## What you will do
Stop after the line containing "cad_parts[node].hide_render = cad_parts[node].hide_viewport": print each line exactly from the first line of the listing up to that point.

## Data excerpt
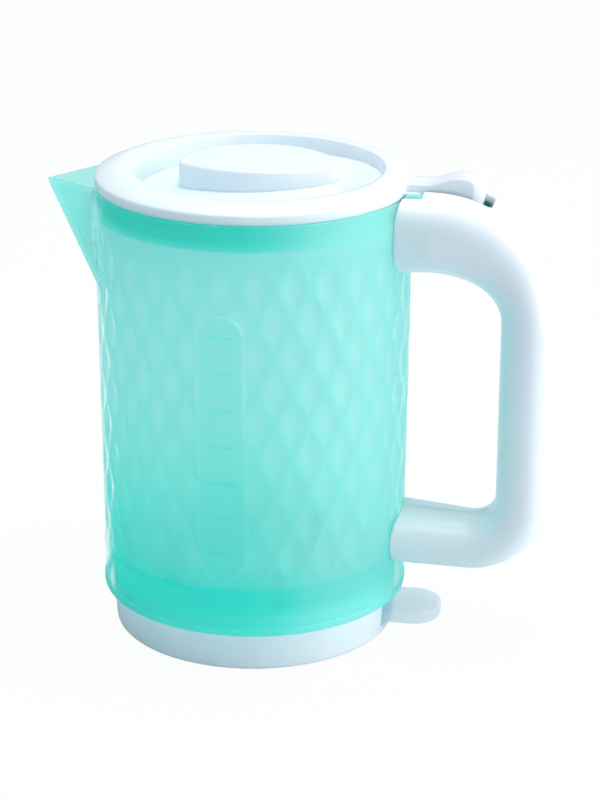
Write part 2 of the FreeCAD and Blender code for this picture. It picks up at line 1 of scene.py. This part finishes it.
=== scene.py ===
"""Toy kettle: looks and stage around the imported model. Metres, +Z up, handle along +X."""
import math

import bpy
from mathutils import Matrix, Vector


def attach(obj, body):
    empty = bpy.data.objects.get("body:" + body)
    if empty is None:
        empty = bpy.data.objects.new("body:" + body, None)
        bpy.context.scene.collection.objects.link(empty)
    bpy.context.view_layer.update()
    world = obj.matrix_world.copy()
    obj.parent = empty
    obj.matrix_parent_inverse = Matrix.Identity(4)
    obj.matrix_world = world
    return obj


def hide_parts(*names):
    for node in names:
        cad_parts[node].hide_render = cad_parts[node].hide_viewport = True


bl_info = {
    "name": "Toy Kettle Looks",
    "version": (1, 0, 0),
    "blender": (4, 5, 0),
    "location": "View3D > Sidebar > Toy Kettle",
    "description": "Dresses the toy kettle: mint jug, white mouldings, screws and studio",
    "category": "Object",
}

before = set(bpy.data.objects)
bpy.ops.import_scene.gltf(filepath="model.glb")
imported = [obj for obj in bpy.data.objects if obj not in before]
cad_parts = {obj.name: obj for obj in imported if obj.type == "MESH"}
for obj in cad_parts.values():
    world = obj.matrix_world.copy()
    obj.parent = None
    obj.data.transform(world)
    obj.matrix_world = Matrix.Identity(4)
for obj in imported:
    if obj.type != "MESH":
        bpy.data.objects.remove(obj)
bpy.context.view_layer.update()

MM = 0.001

# Heights, radii, X and Y where the look of the plastics changes
PLUG_FOOT = 139.8 * MM
SPOUT_ROOT = -45.0 * MM
SPOUT_FLANK = -47.0 * MM
FLOOR_TOP = 30.6 * MM
LEDGE = 21.0 * MM
WALL_OUTSIDE = 50.9 * MM
WALL_INSIDE = 47.6 * MM
WINDOW_SIDE = -42.0 * MM
DISH_MIDDLE = 1.4 * MM
DISH_RADIUS = 39.5 * MM
DISH_BRIM = 151.6 * MM
DISH_FLOOR = 148.6 * MM

# How deep the mint gets and how much it lets through, from 0 to 1; the ticks' depth is partly
# painted shade and the pad edge's paleness is a painted highlight
RIB_DEPTH = 0.07
PAD_DEPTH = 0.08
TICK_THICK_AND_SHADE = 0.26
FLANK_DEPTH = 0.52
MIDDLE_PALE = 0.6
PAD_EDGE_HIGHLIGHT = 0.5
GLOW_SHARE = 0.62
INSIDE_CLEAR = 0.62
FLANK_CLEAR = 0.22

# Curve of the lozenges; END_FADE is a share of half a row
CORNER_ANGLE = math.radians(48.0)
BOWL_POWER = 1.15
END_FADE = 0.8
FIELD_FADE = 4.0 * MM

# Skin of the mouldings, and the see-through share of the switch
SKIN_DEPTH = 0.01 * MM
SWITCH_CLEAR = 0.52

# Camera, room and floor
SENSOR_WIDTH = 36.0
ROOM_COLOUR = (0.60, 0.845, 1.0)
ROOM_LEAN = 0.22
LAMP_AIM = (0.0, 0.0, 80.0 * MM)
FLOOR_SIZE = 6.0
FLOOR_DROP = 0.2 * MM
FLOOR_WHITE = 0.955


class JugSizes(bpy.types.PropertyGroup):
    """Sizes of the jug's lozenge pattern and wall."""

    rim_height: bpy.props.FloatProperty(
        name="Rim height", description="Height of the jug's rim", default=147.6 * MM, unit="LENGTH")
    rim_radius: bpy.props.FloatProperty(
        name="Rim radius", description="Outer radius of the wall at the rim", default=50.0 * MM,
        unit="LENGTH")
    skirt_height: bpy.props.FloatProperty(
        name="Skirt height", description="Height of the wall's lower edge", default=14.4 * MM,
        unit="LENGTH")
    skirt_radius: bpy.props.FloatProperty(
        name="Skirt radius", description="Outer radius of the wall at its lower edge",
        default=48.8 * MM, unit="LENGTH")
    field_top: bpy.props.FloatProperty(
        name="Pattern top", description="Height where the lozenges end", default=139.0 * MM,
        unit="LENGTH")
    field_low: bpy.props.FloatProperty(
        name="Pattern foot", description="Height where the lozenges begin", default=29.0 * MM,
        unit="LENGTH")
    columns: bpy.props.IntProperty(
        name="Columns", description="Lozenges round the jug", default=28, min=3)
    rows: bpy.props.IntProperty(
        name="Rows", description="Full lozenges from foot to top", default=5, min=1)
    pad_top: bpy.props.FloatProperty(
        name="Pad top", description="Top of the level window's pad", default=119.8 * MM,
        unit="LENGTH")
    pad_low: bpy.props.FloatProperty(
        name="Pad foot", description="Foot of the level window's pad", default=33.4 * MM,
        unit="LENGTH")
    pad_width: bpy.props.FloatProperty(
        name="Pad width", description="Width of the level window's pad", default=14.2 * MM,
        unit="LENGTH")
    dimple: bpy.props.FloatProperty(
        name="Dimple depth", description="How far the middle of a lozenge is sunk",
        default=0.8 * MM, unit="LENGTH")
    cuts: bpy.props.IntProperty(
        name="Cuts", description="Cuts along each side of a flat facet before it is curved",
        default=4, min=1)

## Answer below
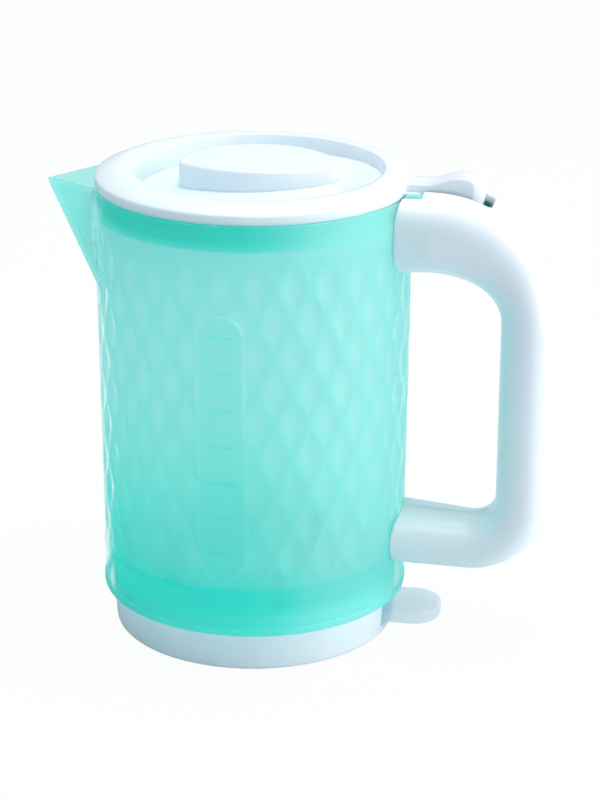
Write part 2 of the FreeCAD and Blender code for this picture. It picks up at line 1 of scene.py. This part finishes it.
=== scene.py ===
"""Toy kettle: looks and stage around the imported model. Metres, +Z up, handle along +X."""
import math

import bpy
from mathutils import Matrix, Vector


def attach(obj, body):
    empty = bpy.data.objects.get("body:" + body)
    if empty is None:
        empty = bpy.data.objects.new("body:" + body, None)
        bpy.context.scene.collection.objects.link(empty)
    bpy.context.view_layer.update()
    world = obj.matrix_world.copy()
    obj.parent = empty
    obj.matrix_parent_inverse = Matrix.Identity(4)
    obj.matrix_world = world
    return obj


def hide_parts(*names):
    for node in names:
        cad_parts[node].hide_render = cad_parts[node].hide_viewport = True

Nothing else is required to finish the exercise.